PROBLEM REQUIREMENTS ▸ Begin with the line containing "Recreate this object as parametric Blender" and end with the line containing "import math"; set down that block verbatim and nothing else.

DATASET CONTENT ▸
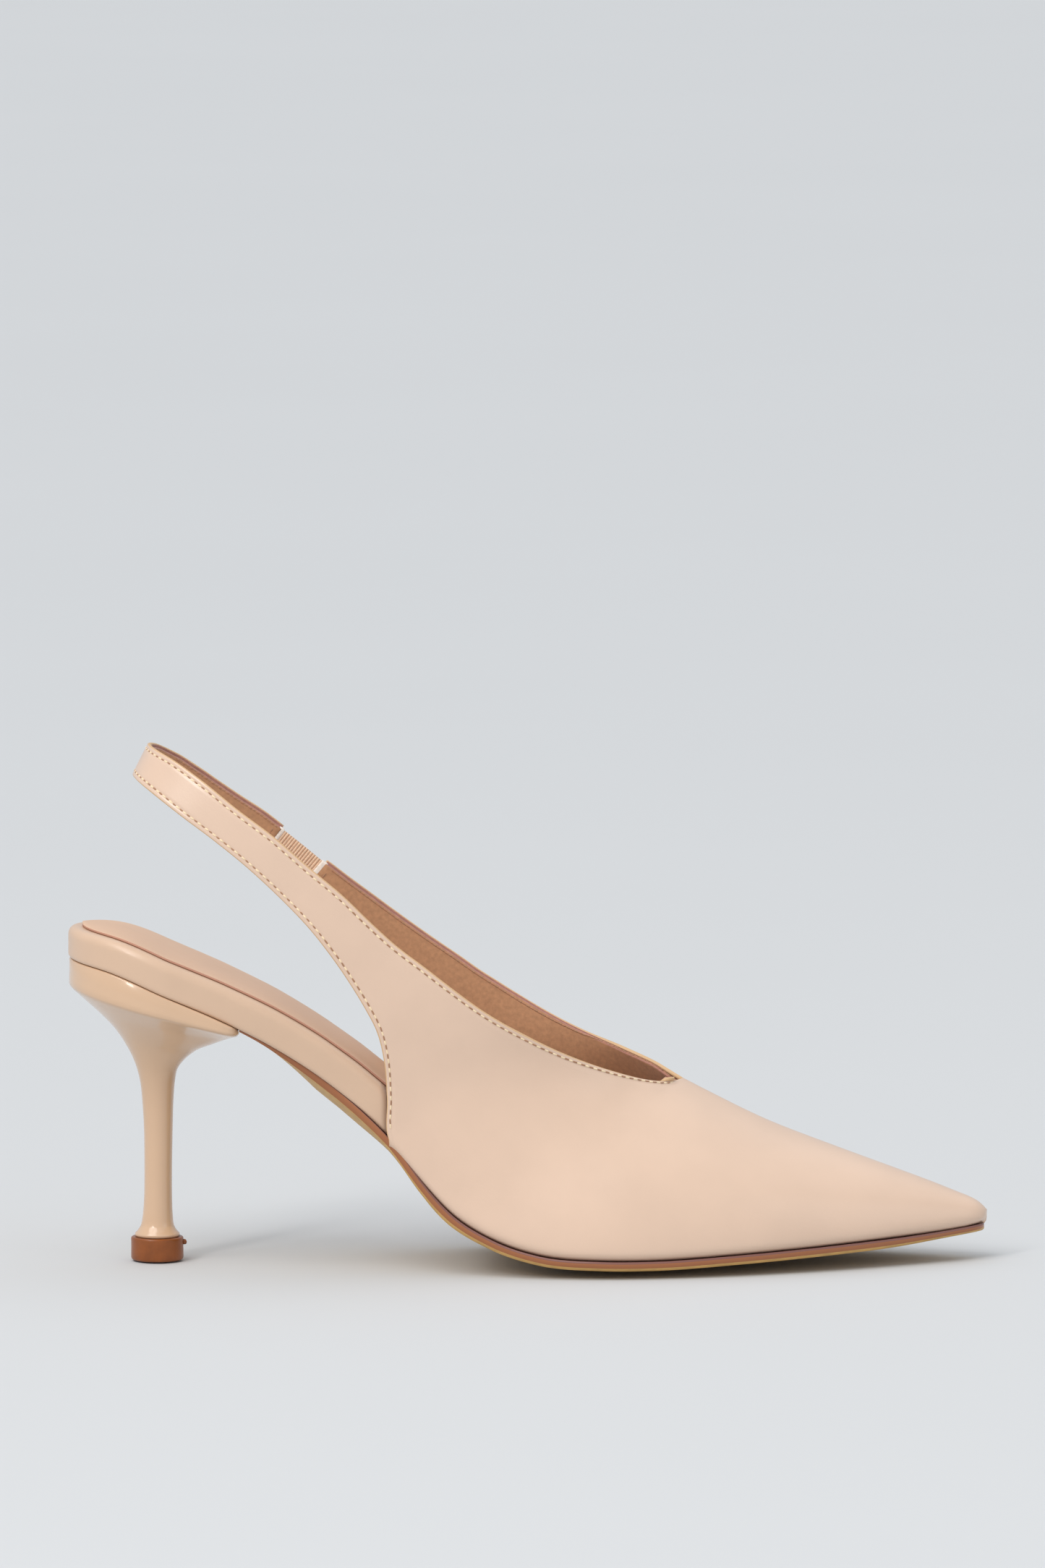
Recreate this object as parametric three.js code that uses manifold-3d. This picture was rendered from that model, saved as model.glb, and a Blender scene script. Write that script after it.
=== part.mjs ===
// A pointed slingback pump with a slim high heel, right foot, in millimetres.
// +X runs from the heel tip to the toe, +Z is up, +Y is the medial (big toe) side.
// The origin is the centre of the heel tip's ground face.
import * as THREE from 'three';
import Module from 'manifold-3d';

const wasm = await Module();
wasm.setup();

// ------------------------------------------------------------ driving sizes
const SHOE_LENGTH = 245;         // back of the heel seat to the toe
const BALL_WIDTH = 73.6;         // widest part of the upper
const HEEL_HEIGHT = 81.6;        // ground to the footbed's underside at the back
const LEATHER = 1.1;             // upper leather
const INTERLAYER = 0.6;          // strap tape and elastic, between leather and lining
const LINING = 0.6;              // upper lining
const PUFF = 0.4;                // toe puff
const PLY_GAP = 0.1;             // between the plies of the upper
const FIT = 0.2;                 // between the layers of the bottom
const MARGIN_GAP = 0.45;         // board to the lasted margin of the lining
const EDGE_GAP = 0.8;            // boards and foam to the wrap, at the footbed's edge
const LIP_GAP = 0.5;             // foam to the wrap's lip
const SOCK_GAP = 0.3;            // wrap's lip to the sock
const SEAT_GAP = 0.3;            // heel seat to the wrap
const FEATHER_RADIUS = 3;        // rounding of the upper's lower edge
const WRAP = 0.7;                // leather that wraps the footbed's edge
const WRAP_MARGIN = 12;          // wrap and lasting margin turned under
const WRAP_LIP = 8;              // wrap turned over the top of the footbed
const EDGE_RADIUS = 3;           // rounding of the footbed's upper edge
const LOWER_CORNER = [[1, 0], [0.25, 0.4], [0, 1.2]];   // wrap's lower corner: depth, height
const INNER_CORNER = 1.1;        // inside of the wrap's lower corner
const SHANK_BOARD = 1.2;
const INSOLE_BOARD = 1.4;
const HEEL_FOAM = 3.0;           // foam under the heel and waist
const TREAD_FOAM = 1.6;          // foam under the ball and toes
const SOCK = 0.6;
const SOCK_INSET = 4;            // sock edge to footbed edge
const TOE_SETBACK = { shankBoard: 3, insole: 7, foam: 13, sock: 18 };   // from the footbed's toe
const SOLE = 2.15;               // outsole
const SOLE_INSET = 1.4;          // outsole edge inside the upper
const WAIST_INSET = 2.4;         // outsole edge inside the footbed at the waist
const BALL_CAMBER = 1.6;         // crosswise roundness of the bottom under the ball
const WAIST_KEEL = 2.6;          // how much thicker the outsole is along the middle of the waist
const SHANK_WIDTH = 10;
const SHANK_THICKNESS = 0.9;
const SHANK_REAR = -8;           // ends of the shank, on the 245 mm pattern
const SHANK_FRONT = 86;
const FILLER_GAP = 4;            // shank to the filler
const FILLER_INSET = 2;          // filler inside the lasted margin
const STEM_DIAMETER = 7.6;
const TIP_DIAMETER = 12;         // flange above the top piece
const TOP_PIECE_DIAMETER = 14;
const TOP_PIECE_HEIGHT = 6.2;
const TIP_GAP = 0.1;
const PIN_DIAMETER = 2.5;        // top piece pin
const PIN_LENGTH = 17;
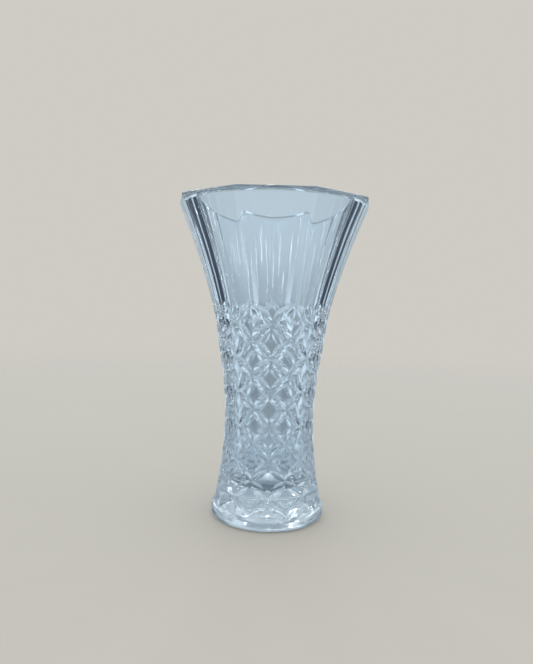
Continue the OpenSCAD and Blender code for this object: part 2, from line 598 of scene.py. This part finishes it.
def make_world():
    """A plain backdrop for the camera, and for all else the studio's light, cards and screens."""
    world = bpy.data.worlds.new("studio")
    world.use_nodes = True
    tree = world.node_tree
    tree.nodes.clear()
    place = add_node(tree, "ShaderNodeTexCoord")
    split = add_node(tree, "ShaderNodeSeparateXYZ")
    tree.links.new(place.outputs["Generated"], split.inputs["Vector"])
    x, y, z = (split.outputs[name] for name in "XYZ")
    # With X drawn in, the screens stand at their azimuth instead of halfway between the cards
    x = add_math(tree, "MULTIPLY", x, 1 / math.tan(SCREEN_AZIMUTH))
    squares = add_math(tree, "ADD", add_math(tree, "POWER", x, 2), add_math(tree, "POWER", y, 2))
    diagonal = add_math(tree, "ABSOLUTE", add_math(tree, "MULTIPLY", x, y))
    turn = add_math(tree, "DIVIDE", diagonal, squares)

    cards = add_screens(tree, z, turn, CARD_PROFILE, CARD_SHADE)
    past_cards = add_math(tree, "SUBTRACT", 1, cards)
    brightness = add_ramp(tree, z, (-1, 1), STUDIO_BRIGHTNESS)
    lights = {}
    for name, colour in (
        ("studio", STUDIO_COLOUR), ("slate", SLATE_COLOUR), ("backdrop", BACKDROP_COLOUR),
    ):
        background = add_node(tree, "ShaderNodeBackground")
        background.inputs["Color"].default_value = colour
        lights[name] = background
    tree.links.new(
        add_math(tree, "MULTIPLY", brightness, past_cards), lights["studio"].inputs["Strength"])
    screens = add_screens(tree, z, turn, SCREEN_PROFILE, SCREEN_SHADE)
    gathered = mix_shaders(
        tree, screens, lights["studio"].outputs["Background"], lights["slate"].outputs["Background"])
    path = add_node(tree, "ShaderNodeLightPath")
    seen = mix_shaders(
        tree, path.outputs["Is Camera Ray"], gathered, lights["backdrop"].outputs["Background"])
    output = add_node(tree, "ShaderNodeOutputWorld")
    tree.links.new(seen, output.inputs["Surface"])
    bpy.context.scene.world = world


def make_lamps():
    for i in range(LAMPS):
        data = bpy.data.lights.new(f"lamp_{i}", "AREA")
        data.shape = "RECTANGLE"
        data.size = LAMP_WIDTH
        data.size_y = LAMP_LENGTH
        data.energy = LAMP_POWER
        lamp = bpy.data.objects.new(data.name, data)
        bpy.context.scene.collection.objects.link(lamp)
        height = LAMP_HEIGHTS[i % len(LAMP_HEIGHTS)]
        place = point(2 * math.pi * i / LAMPS, LAMP_RING_R, height)
        aim = Vector((0, 0, VASE_H / 2)) - place
        turn = aim.to_track_quat("-Z", "Y").to_matrix().to_4x4()
        lamp.matrix_world = Matrix.Translation(place) @ turn
        lamp.visible_camera = False


def make_camera():
    data = bpy.data.cameras.new("camera")
    data.lens = CAMERA_LENS
    camera = bpy.data.objects.new("camera", data)
    bpy.context.scene.collection.objects.link(camera)
    heading = CAMERA_TURN - CAMERA_AZIMUTH
    turn = Matrix.Rotation(-heading, 4, "Z")
    tilt = Matrix.Rotation(math.pi / 2 - CAMERA_TILT, 4, "X")
    roll = Matrix.Rotation(CAMERA_ROLL, 4, "Z")
    place = Matrix.Translation(point(CAMERA_AZIMUTH, CAMERA_DISTANCE, CAMERA_HEIGHT))
    camera.matrix_world = place @ turn @ tilt @ roll
    bpy.context.scene.camera = camera


def set_view():
    scene = bpy.context.scene
    scene.view_settings.view_transform = "Standard"
    scene.cycles.max_bounces = MAX_BOUNCES
    scene.cycles.transmission_bounces = MAX_BOUNCES
    scene.cycles.glossy_bounces = GLOSSY_BOUNCES
    scene.cycles.transparent_max_bounces = TRANSPARENT_BOUNCES
    scene.cycles.sample_clamp_indirect = BRIGHTEST_PATH
    scene.cycles.use_denoising = True


make_camera()
make_world()
make_floor()
make_lamps()
set_view()

vase = build_vase()
vase.data.materials.append(crystal_material(
    "outside_crystal", OUTSIDE_ROUGHNESS, OUTSIDE_WAVES, OUTSIDE_WAVE_DEPTH))
vase.data.materials.append(crystal_material(
    "inside_crystal", INSIDE_ROUGHNESS, INSIDE_WAVES, INSIDE_WAVE_DEPTH))
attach(vase, "root")
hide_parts("foot", "base", "cut_wall", "panel_wall", "lip")
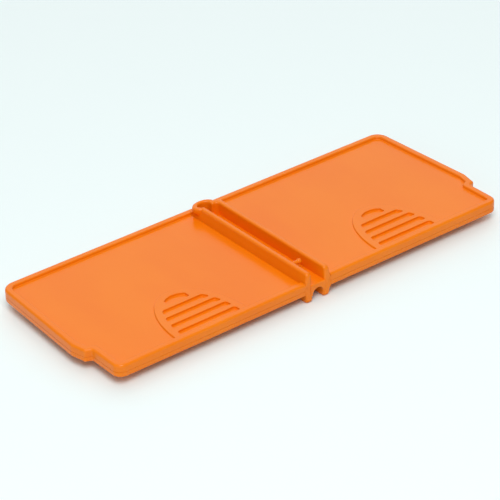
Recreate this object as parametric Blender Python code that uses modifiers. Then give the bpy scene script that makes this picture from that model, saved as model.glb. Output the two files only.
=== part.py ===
"""Flat insect trap: a hanging spine with a shallow tray and a sliding cover on each side.

Metres. X runs along the trap, Y from its front edge to its back edge, Z up.
The origin is under the middle of the trap, on the plane of the spine's feet.
"""
import math

import bmesh
import bpy
from mathutils import Matrix, Vector

# Whole trap
WIDTH = 0.058
HALF_WIDTH = WIDTH / 2
FRONT_HALF_LENGTH = 0.07185
STEP_HALF_LENGTH = 0.0739
APEX_HALF_LENGTH = 0.0750
BACK_HALF_LENGTH = 0.0731
STEP_Y = -0.0160
STEP_SLANT = 0.0004
APEX_Y = -0.0105
FRONT_CORNER_RADIUS = 0.0030
STEP_RADIUS = 0.0008
APEX_RADIUS = 0.0020
BACK_CORNER_RADIUS = 0.0042
SMALLEST_RADIUS = 0.0004
GAP = 0.0003

# Levels
WING_BOTTOM = 0.0030
TRAY_FLOOR = 0.0038
TRAY_TOP = 0.0046
COVER_BOTTOM = TRAY_TOP + GAP
PANEL_UNDERSIDE = 0.0053
PANEL_TOP = 0.0061
RIM_TOP = 0.0070
SPINE_TOP = 0.0100

# Trays and covers
INNER_EDGE = 0.00505
TRAY_WALL = 0.0018
RIM_WIDTH = 0.0023
SKIRT = 0.0014

# Tongues on the inner edges and the grooves that they fill
TONGUE_REACH = 0.0040
GROOVE_REACH = 0.0037
TONGUE_THICKNESS = 0.0005
COVER_TONGUE_Z = 0.00545
TRAY_TONGUE_Z = 0.00375
GROOVE_BACK = HALF_WIDTH - 0.0016

# Dovetail rail on the tray and the two hooks on the cover that run along it
RAIL_X = 0.0665
RAIL_FOOT = 0.0005
RAIL_HEAD = 0.00095
HOOK_OUTER = 0.0021
HOOK_BOTTOM = TRAY_FLOOR + GAP
HOOK_FRONT = 0.0040
HOOK_BACK = 0.0240

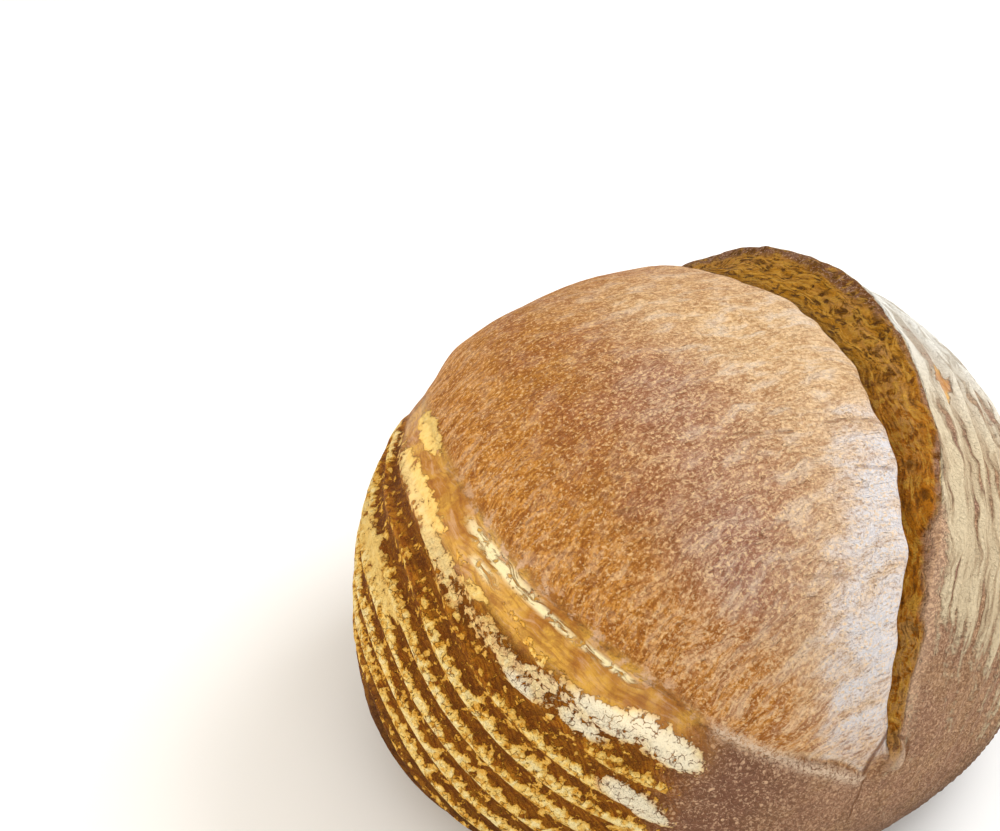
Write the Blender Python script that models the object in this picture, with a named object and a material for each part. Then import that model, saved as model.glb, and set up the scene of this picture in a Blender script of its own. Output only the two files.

FULL ANSWER ▸
Recreate this object as parametric Blender Python code that uses modifiers. Then give the bpy scene script that makes this picture from that model, saved as model.glb. Output the two files only.
=== part.py ===
"""Flat insect trap: a hanging spine with a shallow tray and a sliding cover on each side.

Metres. X runs along the trap, Y from its front edge to its back edge, Z up.
The origin is under the middle of the trap, on the plane of the spine's feet.
"""
import math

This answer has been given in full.